At the start of the play, Georges is living with Madame de Traventhal and her granddaughter Eva, to whom he is engaged. He has never learned the identity of his father, but he dreams obsessively of travel and adventure, and wishes to follow in the footsteps of great explorers: Otto Lidenbrock (from Journey to the Center of the Earth), Captain Nemo (from Twenty Thousand Leagues Under the Seas), Michel Ardan (from From the Earth to the Moon and Around the Moon), and especially Captain Hatteras. Madame de Traventhal, in the hope of curing him of his obsession, sends for a physician newly arrived in the country, a certain Doctor Ox (from the short story "Dr. Ox's Experiment"). Ox enters and is welcomed into the castle, although he does not seem to get along well with Master Volsius, a local church organist and friend of the de Traventhals.
Doctor Ox, catching him alone, reveals Georges's true parentage, and persuades him to drink a magic potion that allows him to go beyond the limits of the probable and journey through the impossible. Eva, realizing what has happened, takes the potion and drinks some as well, so as not to desert Georges. A family friend, the dancing master Tartelet (from The School for Robinsons), is seduced by the opportunity to travel and drinks his own share of the potion before anyone can stop him. Ox sets off with all three travelers, while Volsius makes secret plans to come along and protect Georges from Ox's influence. Along the way, another Dane, Axel Valdemar, also gets mixed up into the journey and becomes a friend of Tartelet.
During the voyages, Volsius reappears in the guise of Georges's heroes: Otto Lidenbrock at the center of the Earth, Captain Nemo on a journey on the Nautilus to Atlantis, and Michel Ardan on a cannon-propelled trip to a distant planet, Altor. Ox and Volsius are in constant conflict throughout, with the former urging Georges toward hubris and the latter seeking to protect Georges from the influence. Ox appears to have won at the climax of the play, when Georges—attempting to work for the benefit of Altor, where overconsumption has deprived the planet of soil and other natural resources—leads a massive technological project to save the planet from burning by redirecting its water channels. The project backfires, and the planet explodes.

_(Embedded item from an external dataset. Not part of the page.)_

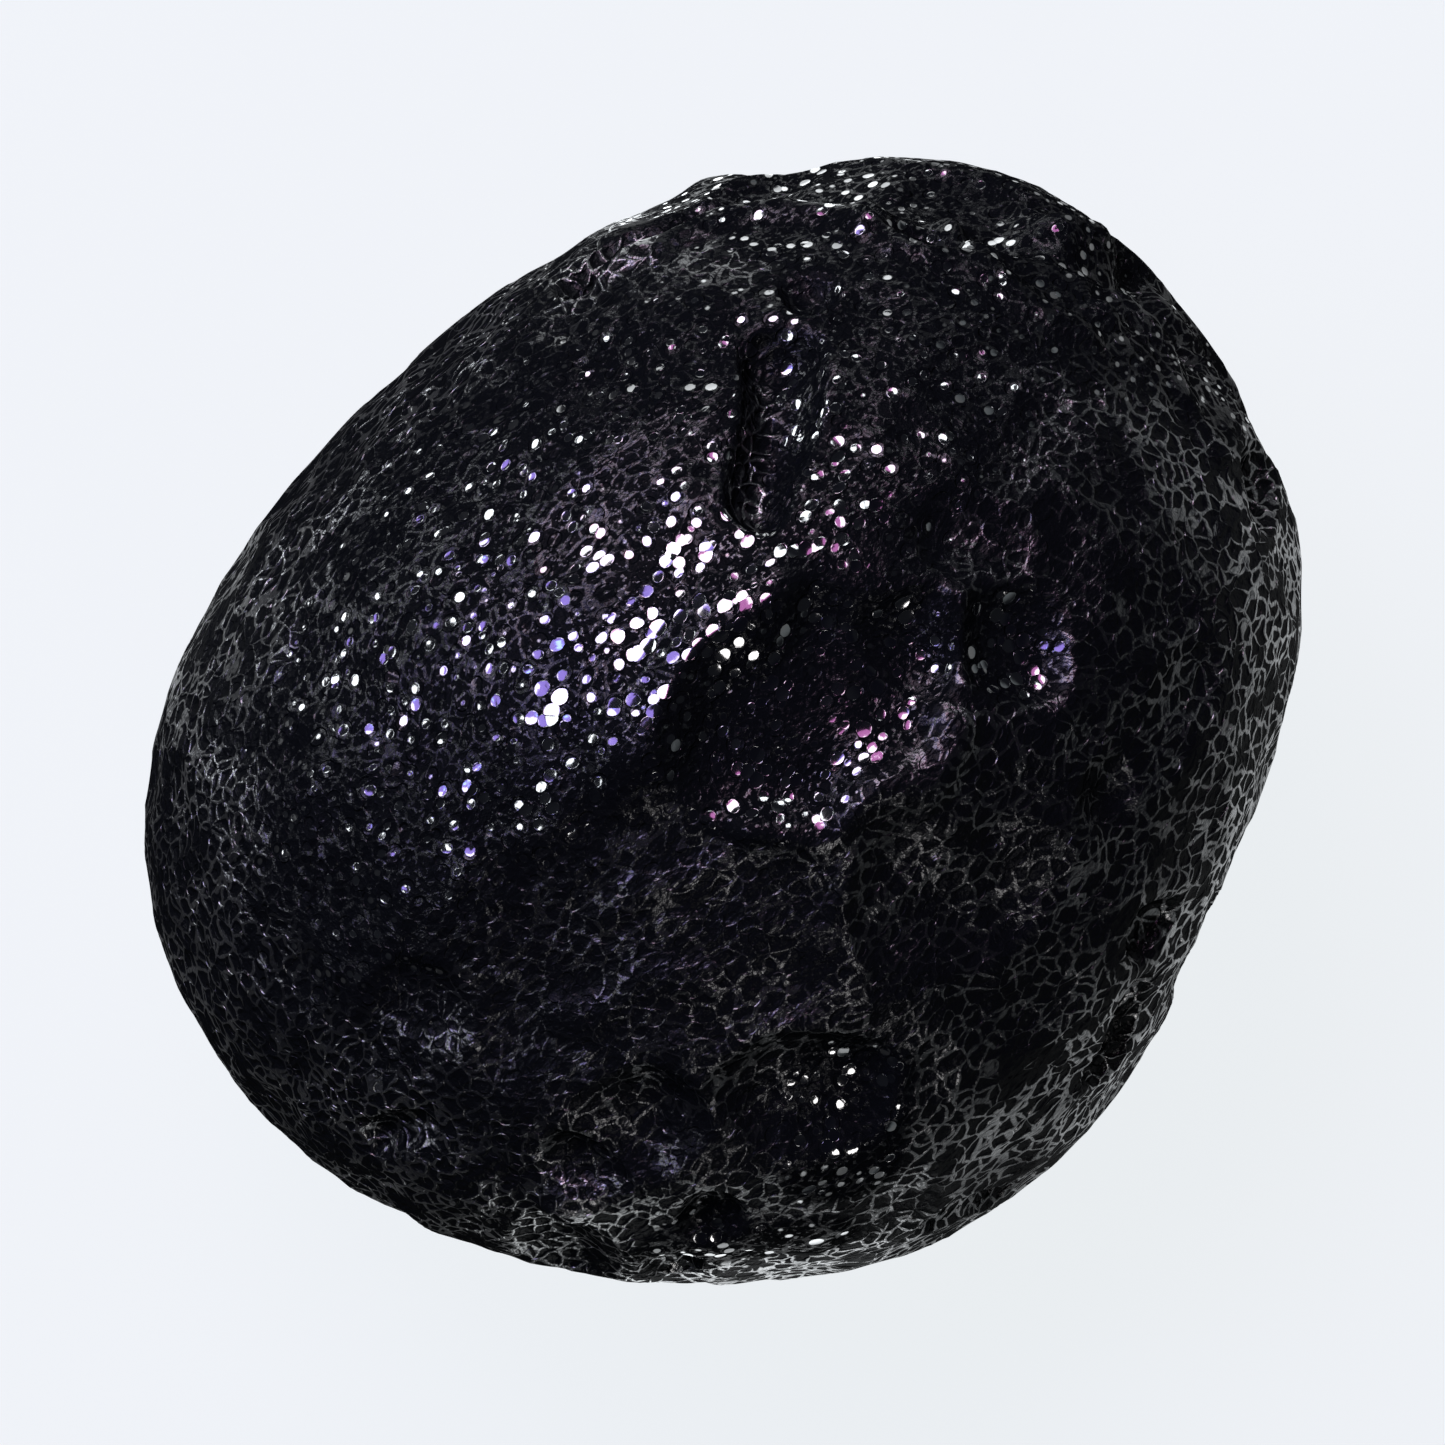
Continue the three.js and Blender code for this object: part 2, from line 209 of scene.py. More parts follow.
# How steep the etch pits are. They are steepest round the girth, where it is 1.
# the steepness on the side of the top away from the lights
SHADED_SIDE_STEEPNESS = 0.15
LIT_SIDE_STEEPNESS = 0.15  # what the side that faces the lights adds
LEANING_STEEPNESS = 0.7  # what the side that faces the lights adds where it leans
SUNK_LOSS = 0.5  # the share that is lost in the scallops

# How large the glossy floors of the small pits are, as a share of their full size.
# the least, on the side of the top away from the lights, which is left dull and dark as painted
# shade
SHADED_SIDE_GLOSS = 0.06
LIT_SIDE_GLOSS = 0.64  # what the side that faces the lights adds. The side away from them keeps little gloss, as painted shade
SUNK_GLOSS = 1.1  # in the scallops
DOME_HIGHLIGHT_BAND = ("top", ((-6.5, 5.6), (0.0, 6.0), (8.5, 6.0)), 4.0, 0.65)  # it ends with its gloss. A glossier band where the key lights' glints fall on the dome, as a painted highlight
DOME_HIGHLIGHT_CORE = 1.5  # the distance in mm within which the band has all of its gloss
GLINT_SPOTS = (  # glossier spots in the bowls near the lower edge, and on that edge, where the lower side light's glints fall through the painted shade of that side
    ("top", ((-7.4, -13.6), (-9.6, -15.2)), 3.6, 0.9),
    ("top", ((-17.6, -14.2), (-14.0, -16.8)), 3.4, 0.9),
)
GLINT_SPOT_CORE = 0.35  # the share of a glint spot's reach within which it has all of its gloss

KNOBBY_END = (26, 8)  # azimuth and elevation of the knobby end
KNOBBY_GLOSS = 0.65
KNOBBY_PLACES = (20.0, 22.5)  # from matt to glossy, by distance toward that end in mm
KNOBBY_RISES = (-0.25, 0.05)  # from matt to glossy, by the sine of elevation
KNOBBY_SIDES = (3.0, 9.0)  # from the less glossy side to the other, by Y in mm
KNOBBY_SHARE = 0.6  # share of the gloss that the less glossy side has

SLOT_CORE = 0.8  # the share of the slot's reach within which only its own gloss counts
SLOT_WALL = (-0.1, 0.2)  # from its matt wall, dull as painted shade, to its glossy wall, by place across it in mm


# ------------------------------------------------------------------ settings a user would change

class StoneShape(bpy.types.PropertyGroup):
    """Sizes of the stone's surface."""

    mesh_rows: IntProperty(
        name="Mesh rows", default=128, min=16, max=128,
        description="Rows of faces along each of the six sides that the mesh starts from")
    foot_wear: FloatProperty(
        name="Foot wear", default=0.35 * MM, unit="LENGTH", precision=5,
        description="Depth of the flat worn spot that the stone rests on")
    large_pit_size: FloatProperty(
        name="Large pit size", default=1.7 * MM, unit="LENGTH", precision=5,
        description="Distance between the larger etch pits")
    large_pit_depth: FloatProperty(
        name="Large pit depth", default=0.15 * MM, unit="LENGTH", precision=5,
        description="Depth of the larger etch pits")
    waviness: FloatProperty(
        name="Waviness", default=1.2 * MM, unit="LENGTH", precision=5,
        description="How far slow waves shift the pattern of pits")
    seed: IntProperty(
        name="Seed", default=7, min=0, max=100,
        description="Picks another scatter of pits")


class GlassFinish(bpy.types.PropertyGroup):
    """Colour, gloss and fine relief of the glass."""

    glass_colour: FloatVectorProperty(
        name="Glass colour", default=(0.0004, 0.0005, 0.0007), subtype="COLOR",
        description="Colour of the clean glass in the pits")
    skin_colour: FloatVectorProperty(
        name="Skin colour", default=(0.0004, 0.0005, 0.0006), subtype="COLOR",
        description="Colour of the matt etched skin between the pits")
    glass_roughness: FloatProperty(
        name="Glass roughness", default=0.09, min=0, max=1, subtype="FACTOR",
        description="Roughness of the clean glass in the pits")
    crest_roughness: FloatProperty(
        name="Crest roughness", default=0.28, min=0, max=1, subtype="FACTOR",
        description="Roughness of the glossy crests and specks in the skin")
    pit_size: FloatProperty(
        name="Pit size", default=0.68 * MM, unit="LENGTH", precision=5,
        description="Distance between the small etch pits")
    pit_depth: FloatProperty(
        name="Pit depth", default=0.05 * MM, unit="LENGTH", precision=5,
        description="Depth of the small etch pits where they are shallow")
    pit_lean: FloatProperty(
        name="Pit lean", default=0.25, min=0, max=1,
        description="How much the floors of the small pits lean, each its own way")
    dent_size: FloatProperty(
        name="Dent size", default=0.75 * MM, unit="LENGTH", precision=5,
        description="Distance between the packed dents, which have the glossy crests round them")
    grain_size: FloatProperty(
        name="Grain size", default=0.22 * MM, unit="LENGTH", precision=5,
        description="Size of the grain of the skin")
    grain_depth: FloatProperty(
        name="Grain depth", default=0.07 * MM, unit="LENGTH", precision=5,
        description="Depth of the grain of the skin")


class StudioSetup(bpy.types.PropertyGroup):
    """Floor, light and camera."""

    floor_colour: FloatVectorProperty(
        name="Floor colour", default=(0.871, 0.905, 0.93), subtype="COLOR",
        description="Colour of the floor and of the far background")
    key_light: FloatProperty(
        name="Key light", default=30.0, min=0,
        description="Brightness of the key light. The other lights keep their share of it")
    lens: FloatProperty(
        name="Lens", default=150.0, min=20, max=300,
        description="Focal length of the camera, in millimetres")
    view_width: FloatProperty(
        name="View width", default=64.82 * MM, unit="LENGTH", precision=5,
        description="Breadth of the view at the middle of the stone")
    roll: FloatProperty(
        name="Camera roll", default=math.radians(43), subtype="ANGLE",
        description="How far the stone's length is turned up from the picture's base")


# ------------------------------------------------------------------ node graphs written as sums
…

Through the magical intervention of Ox and Volsius, the travelers are brought back to Castle Andernak, where Georges is on the brink of death. Volsius persuades Ox to work together with him, resolving the tension between them by revealing that the world needs both symbolic figures—scientific knowledge and spiritual compassion—to work in harmony. Together, they bring Georges back to life and health. He renounces his obsessions and promises to live happily ever after with Eva.
Themes
The play's most prominent thematic inspiration is Verne's Voyages Extraordinaires series, which it freely invokes and refers to; in addition to plot elements taken from Journey to the Center of the Earth, Twenty Thousand Leagues Under the Sea, From the Earth to the Moon, and Around the Moon, the character of Doctor Ox reappears from the short story "Dr. Ox's Experiment," Mr. Tartelet is derived from a character in The School for Robinsons, and the hero Georges is described as the son of Captain Hatteras from The Adventures of Captain Hatteras. At the same time, the plot of the play sets it distinctly apart from the rest of Verne's work. While his novels are based on meticulously researched facts and plausible conjectures, and often end with an ultimate goal remaining unattainable, the play explores the potential of letting a character go beyond all plausible limits and carry out adventures in a domain of pure fantasy.
Like many of Verne's novels, the play is deeply imbued with themes of initiation, echoing the traditional mythic pattern of a young hero coming of age and reaching maturity through a dangerous and transformative journey. In Journey Through the Impossible, the young Georges, initially trapped by obsessions similar to those that drove his father mad, resolves his inner torments during a harrowing series of experiences in which Ox and Volsius compete as substitute father-figures. Both father-figures are highly symbolic: Ox is a sinister tempter representing knowledge and science, balancing the Guardian Angel Volsius.
The play also features an ambiguous and multifaceted portrayal of scientific knowledge, celebrating it for its humanistic achievements and discoveries, but also warning that it can do immense harm when in the hands of the unethical or overambitious. Given these themes, the play is likely Verne's most purely science-fictional work. Structurally, the play evokes the three-part design of Jacques Offenbach's opera The Tales of Hoffmann, in which the hero must choose between love and art. In Journey Through the Impossible, however, the choice is between positive ideals—love, goodness, happiness—and the unbounded scientific ambitions of the sinister Doctor Ox.
The use of scientific themes mark the play's position at a major turning-point in Verne's ideology. In Verne's earlier works, knowledgeable heroes aim to use their skills to change the world for the better; in his later novels, by contrast, scientists and engineers often apply their knowledge toward morally reprehensible projects. The play, by exploring science in both positive and negative lights, shows Verne in transition between the two points of view.